Engin Altan Düzyatan‘ı sarıya boyalı saçları ve kara kaşlarıyla genç bir oyuncu olarak, ilk defa “Beyaz Gölge“nin bir tür adaptasyonu olan “Koçum Benim” dizisiyle tanıdı TV seyircisi. Saç rengi, saçı, sakalı gibi oyunculuğu ve siyasi duruşu da sürekli değişti. 2013’te Gezi’de ön sıralarda poz verirken, aradan bir buçuk yıl bile geçmeden, 10 Aralık 2014’te “Diriliş: Ertuğrul“un başrol oyuncusu olarak karşımızdaydı. Osmanlı’nın kuruluşunu anlatan bu TRT yapımı, iktidarın tarih anlayışına paralel, Muhteşem Yüzyıl‘ın eleştirilen yanlarından ve dekoltelerinden uzak, Osmanlı torunlarına hitap eden bir Osmanlı dizisiydi. “Diriliş: Ertuğrul” hikayesini tamamlayıp “Diriliş: Osman Gazi” ile yeni bir dönemi anlatmaya hazırlanırken Düzyatan’ın dizideki rolü de bitti.

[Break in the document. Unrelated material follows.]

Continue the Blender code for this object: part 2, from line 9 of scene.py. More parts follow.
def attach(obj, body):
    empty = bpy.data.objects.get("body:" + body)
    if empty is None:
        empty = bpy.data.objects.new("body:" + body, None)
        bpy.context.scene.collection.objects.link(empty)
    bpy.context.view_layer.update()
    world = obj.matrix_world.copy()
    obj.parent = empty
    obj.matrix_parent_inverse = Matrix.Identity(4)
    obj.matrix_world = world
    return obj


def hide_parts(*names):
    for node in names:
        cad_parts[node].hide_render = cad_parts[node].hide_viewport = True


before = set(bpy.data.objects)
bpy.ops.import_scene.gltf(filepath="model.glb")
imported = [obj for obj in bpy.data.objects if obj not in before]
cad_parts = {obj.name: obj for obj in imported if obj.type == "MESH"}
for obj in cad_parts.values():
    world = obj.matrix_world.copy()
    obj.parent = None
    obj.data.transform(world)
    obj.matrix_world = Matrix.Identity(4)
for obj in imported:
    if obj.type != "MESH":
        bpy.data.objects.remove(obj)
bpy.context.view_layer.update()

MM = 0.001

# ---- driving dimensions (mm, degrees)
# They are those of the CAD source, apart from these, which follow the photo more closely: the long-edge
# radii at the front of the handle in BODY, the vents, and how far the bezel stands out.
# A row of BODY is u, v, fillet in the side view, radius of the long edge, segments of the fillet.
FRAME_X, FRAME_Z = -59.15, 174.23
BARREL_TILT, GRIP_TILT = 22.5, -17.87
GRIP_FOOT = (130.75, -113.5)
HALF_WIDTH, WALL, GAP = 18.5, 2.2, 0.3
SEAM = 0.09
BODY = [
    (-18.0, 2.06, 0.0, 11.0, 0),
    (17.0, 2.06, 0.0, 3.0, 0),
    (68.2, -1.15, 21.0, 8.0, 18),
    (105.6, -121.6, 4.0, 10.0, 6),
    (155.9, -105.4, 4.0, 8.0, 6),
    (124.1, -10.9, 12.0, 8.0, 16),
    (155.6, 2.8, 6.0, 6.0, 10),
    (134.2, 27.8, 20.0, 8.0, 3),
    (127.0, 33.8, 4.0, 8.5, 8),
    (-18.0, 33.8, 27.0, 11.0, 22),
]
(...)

Geçtiğimiz yıl Serengeti Ulusal Parkı’nı da içine alan Masai Mara bölgesinde zebraları, zürafaları ve aslanları fotoğrafladığı safari tatilini Afrikalı çocuklara yardım ve Afrika halkına sürdürülebilir temiz su kaynakları sağlama amacıyla “Sen de Tanık Ol” adlı sergi ile Zorlu PSM Sky Lounge’da sergileyen, ekonomi gündemi hakkında fikir beyan etmekten geri kalmayan oyuncu bu kez Beşiktaş’taki Artweeks@Akaretler‘de gerçekleştirilen “Sanatta Etkileşim” konulu söyleşiye katılarak, sanatla ilgili dertlerini paylaştı.

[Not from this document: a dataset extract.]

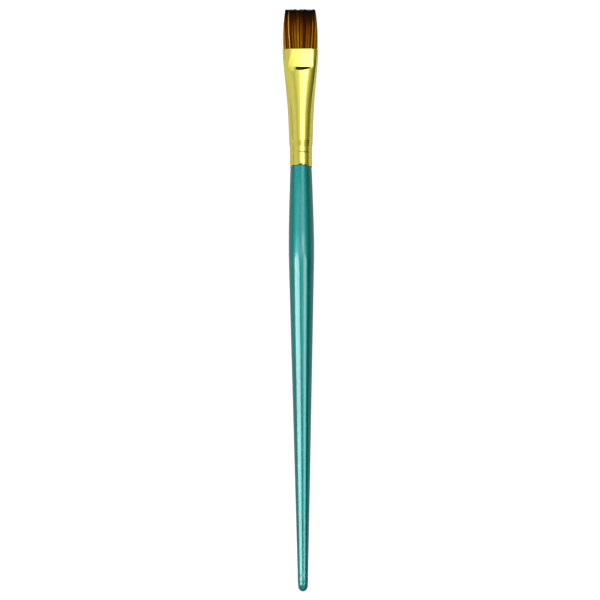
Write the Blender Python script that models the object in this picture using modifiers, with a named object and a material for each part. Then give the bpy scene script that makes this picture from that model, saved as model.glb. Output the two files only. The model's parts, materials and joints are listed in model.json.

Diriliş Ertuğrul‘da Ertuğrul Bey karakterini canlandıran Düzyatan, Türkiyeli sanatçıların dünyaya tanıtılmasının önemine işaret ederek, “Televizyon dediğimiz araç, Türkiye’de 300-350 milyon dolarlık bir ihracat oranına sahip bir kol ve çok ciddi bir eğlence sektörü. Son yıllarda MBC’nin (Arap TV ağı) yasaklamasıyla 150 milyon düştü sanırım. 200 milyon dolar gibi bir ihracat payına sahip şu anda Türk dizilerinin dünyaya satılmasının karşılığı. Bu çok ciddi bir rakam. ABD’den sonra, en fazla diziyi Türkiye pazarlıyor şu anda. Ben çocukken Brezilya dizileri seyredilirdi. Biz Brezilya’dan ithal ederdik. Şimdi biz Brezilya’ya dizi satıyoruz” dedi.

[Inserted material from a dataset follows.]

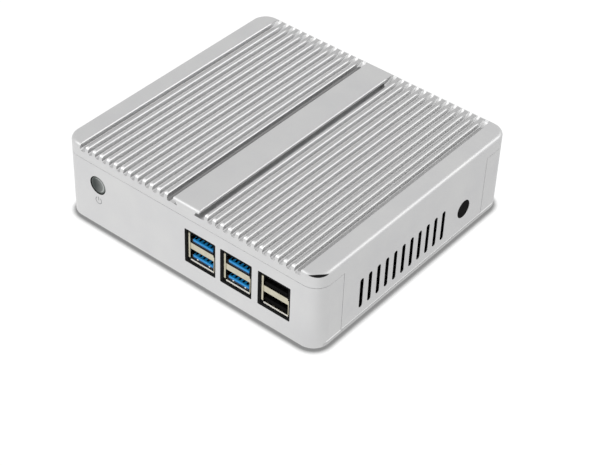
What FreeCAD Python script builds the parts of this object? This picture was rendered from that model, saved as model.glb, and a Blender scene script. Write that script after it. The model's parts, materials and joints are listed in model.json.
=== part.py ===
"""Fanless signage player: finned aluminium case, board and sockets, in millimetres.

Origin: centre of the footprint, on the surface that the feet stand on.
X runs along the front from the power button to the last socket, Y from front to back.
"""
import FreeCAD
import Part
import Sketcher
import math
import os
import types

SIZES = {
    # Case
    "case_width": 134.0,
    "case_depth": 126.0,
    "case_height": 38.0,
    "foot_stand": 1.0,
    "corner_radius": 7.5,
    "top_edge_radius": 1.8,
    "bottom_bevel": 0.35,
    "parting_bevel": 0.15,
    "end_wall": 2.5,
    "side_wall": 2.8,
    "seam_gap": 0.15,
    # Heatsink cover
    "cover_rim": 6.7,
    "groove_depth": 2.9,
    "fin_root": 2.8,
    "fin_pitch": 3.95,
    "groove_width": 2.3,
    "narrow_grooves": 11,
    "wide_groove": 2.9,
    "fin_bevel": 0.35,
    "groove_corner": 0.6,
    "cutter_radius": 8.0,
    "cutter_lift_angle": 75.0,
    "cutter_margin": 7.2,
    "bar_half_width": 6.9,
    "bar_cap": 1.3,
    "bar_neck_top": 5.4,
    "bar_neck_root": 4.5,
    "skirt_inset": 15.5,
    "sill_height": 1.9,
    "pedestal_side": 42.0,
    # Side vents and aerial hole
    "slot_first": -35.7,
    "slot_pitch": 5.43,
    "slot_count": 11,
    "slot_width": 2.2,
    "slot_low": 7.0,
    "slot_length": 14.9,
    "aerial_place": 33.45,
    "aerial_height": 14.2,
    "aerial_radius": 4.25,
    "plug_clearance": 0.05,
    "plug_flange": 1.0,
    "plug_flange_thickness": 1.1,
    "plug_setback": 0.1,
    # Case screws in the corners
    "screw_inset": 6.7,
    "screw_radius": 1.5,
    "screw_clearance": 0.1,
    "screw_pass_clearance": 0.2,
    "screw_head_radius": 2.9,
    "screw_thread_depth": 4.5,
    "screw_tip_gap": 0.4,
    "corner_boss_radius": 4.2,
    "screw_drive_radius": 1.1,
    "screw_drive_depth": 1.0,
    # Base plate
    "base_thickness": 2.0,
    "base_gap": 0.15,
    "foot_inset_x": 15.0,
    "foot_inset_y": 15.0,
    "foot_radius": 5.5,
    "foot_recess": 0.8,
    "foot_clearance": 0.15,
    "foot_edge": 0.35,
    "bracket_spacing": 75.0,
    "bracket_hole_radius": 2.0,
    "vent_width": 2.4,
    "vent_length": 20.0,
    "vent_pitch": 6.0,
    "vent_count": 7,
    "vent_row": 16.0,
    # Main board
    "board_hang": 5.1,
    "board_thickness": 1.6,
    "board_gap": 2.2,
    "board_corner_cut": 9.0,
    "board_screw_inset_x": 11.0,
    "board_screw_inset_y": 22.3,
    "board_boss_radius": 3.0,
    "board_screw_radius": 1.25,
    "board_screw_depth": 5.0,
    "board_screw_clearance": 0.1,
    "board_head_radius": 2.3,
    "board_head_height": 1.5,
    # Processor
    "cpu_width": 25.0,
    "cpu_depth": 27.0,
    "cpu_thickness": 1.1,
    "die_width": 12.0,
    "die_depth": 9.0,
    "die_thickness": 0.7,
    "pad_margin": 1.5,
    "pad_thickness": 0.8,
    # Double USB sockets
    "usb_inset": 21.35,
    "usb_step_outer": 19.3,
    "usb_step_inner": 18.7,
    "usb_width": 14.2,
    "usb_mouth_width": 12.5,
    "usb_height": 15.6,
    "usb_length": 17.5,
    "usb_skin": 0.3,
    "usb_recess": 0.85,
    "usb_left_gap": 1.25,
    "usb_right_gap": 0.75,
    "usb_low_gap": 1.2,
    "usb_top_gap": 0.2,
    "usb_cut_corner": 0.5,
    "usb_mouth_height": 5.1,
    "usb_mouth_low": 1.0,
    "usb_divider": 3.0,
    "usb_mouth_depth": 12.0,
    "usb_tongue_width": 11.1,
    "usb_tongue_thickness": 1.85,
    "usb_tongue_rise": 0.35,
    "usb_tongue_setback": 0.3,
    "usb_fit": 0.05,
    "usb3_contact_count": 5,
    "usb3_contact_pitch": 2.0,
    "usb2_contact_count": 4,
    "usb2_contact_pitch": 2.3,
    "usb_contact_width": 0.7,
    "usb_contact_length": 6.5,
    "contact_thickness": 0.15,
    "usb_lane_width": 1.0,
    "usb_lane_depth": 0.7,
    "usb_lane_setback": 0.6,
    # Foam gaskets round the USB sockets
    "gasket_setback": 0.15,
    "gasket_length": 3.0,
    "gasket_fit": 0.05,
    # Power button and its switch
    "button_inset": 18.4,
    "button_drop": 4.0,
    "button_radius": 4.2,
    "button_clearance": 0.15,
    "button_setback": 0.35,
    "button_dish": 0.35,
    "button_dish_radius": 3.3,
    "button_edge": 0.3,
    "button_flange": 1.1,
    "button_flange_thickness": 0.9,
    "button_flange_gap": 0.2,
    "button_travel": 0.5,
    "switch_width": 7.0,
    "switch_length": 3.5,
    "switch_top": 7.0,
    "switch_setback": 6.5,
    "plunger_radius": 1.75,
    "plunger_clearance": 0.15,
    "plunger_engage": 0.7,
    "plunger_end_gap": 0.3,
    # Memory, drive and radio cards under the board
    "memory_x": 3.0,
    "memory_y": 27.0,
    "memory_length": 67.6,
    "memory_depth": 30.0,
    "memory_thickness": 1.2,
    "memory_drop": 2.6,
    "memory_socket_length": 70.0,
    "memory_socket_depth": 6.6,
    "memory_socket_height": 5.2,
    "drive_x": 9.5,
    "drive_y": -27.0,
    "drive_length": 50.8,
    "drive_depth": 29.8,
    "drive_thickness": 1.0,
    "drive_drop": 2.4,
    "drive_socket_depth": 6.0,
    "drive_socket_height": 4.0,
    "radio_x": -47.0,
    "radio_y": 15.0,
    "radio_width": 22.0,
    "radio_length": 30.0,
    "radio_thickness": 0.8,
    "radio_drop": 2.0,
    "radio_socket_depth": 5.0,
    "radio_socket_height": 3.6,
    "edge_engage": 2.2,
    "edge_clearance": 0.1,
    # Coin cell under the board
    "cell_x": -40.0,
    "cell_y": -20.0,
    "cell_radius": 10.0,
    "cell_thickness": 3.2,
    "holder_floor": 1.2,
    "holder_wall": 1.2,
    "cell_clearance": 0.15,
    # Parts on top of the board
    "inductor_x": -28.5,
    "inductor_side": 7.0,
    "inductor_height": 4.0,
    "inductor_pitch": 9.0,
    "inductor_count": 4,
    "capacitor_x": 28.5,
    "capacitor_radius": 3.15,
    "capacitor_height": 4.4,
    "capacitor_pitch": 8.0,
    "capacitor_count": 5,
    # Supply socket
    "supply_x": 48.0,
    "supply_width": 9.0,
    "supply_height": 11.0,
    "supply_length": 12.0,
    "supply_barrel_radius": 4.0,
    "supply_bore_radius": 2.75,
    "supply_bore_depth": 10.0,
    "supply_pin_radius": 1.0,
    "supply_pin_length": 9.0,
    "rear_setback": 0.4,
    "rear_body_gap": 0.3,
    "rear_clearance": 0.25,
    # Video sockets
    "video_x_first": 27.5,
    "video_x_second": 6.0,
    "video_width": 14.6,
    "video_height": 5.6,
    "video_length": 11.5,
    "video_skin": 0.35,
    "video_bevel_x": 1.9,
    "video_bevel_z": 2.2,
    "video_tongue_width": 10.8,
    "video_tongue_thickness": 1.5,
    "video_tongue_setback": 1.2,
    "video_rear_block": 3.0,
    # Network socket
    "network_x": -17.0,
    "network_width": 16.0,
    "network_height": 13.5,
    "network_length": 21.0,
    "network_skin": 0.3,
    "network_fit": 0.05,
    "network_mouth_width": 11.9,
    "network_mouth_height": 7.0,
    "network_mouth_low": 2.6,
    "network_latch_width": 6.2,
    "network_latch_height": 1.5,
    "network_mouth_depth": 13.0,
    "network_contact_count": 8,
    "network_contact_pitch": 1.02,
    "network_contact_width": 0.45,
    "network_contact_length": 9.0,
    "network_contact_height": 0.5,
    # Sound sockets
    "speaker_x": -35.5,
    "microphone_x": -47.5,
    "sound_width": 8.0,
    "sound_height": 7.4,
    "sound_length": 10.0,
    "sound_barrel_radius": 3.0,
    "sound_bore_radius": 1.8,
    "sound_bore_depth": 11.0,
}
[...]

Diziler Türkiye sanatını dünyaya tanıtabilir
Düzyatan, plastik sanatlarda ürün veren Türk sanatçılarının tanıtımı amacıyla dizilerde sanatçıların eserlerine yer verilmesi gerektiğini ifade ederek şunları söyledi:
“Çok değerli ressamlarımız ve heykeltıraşlarımız var. Onları nasıl daha fazla gösterebiliriz? Madem 70 ülkeye, televizyon dizisi pazarlıyorsunuz ve (dizide kullanılan) evin duvarlarına bir şeyler asıyorsunuz mutlaka. IKEA‘dan alıp bir şeyler asmayalım. Sinemada belki bu kadar çok şansımız yok ama televizyon dizisi dediğimiz sektörde ulaştırma şansımız var. O zaman bu sektörü sadece eğlence sektörü olmaktan çıkarıp biraz daha ciddi bir sektör haline de getirebiliriz.”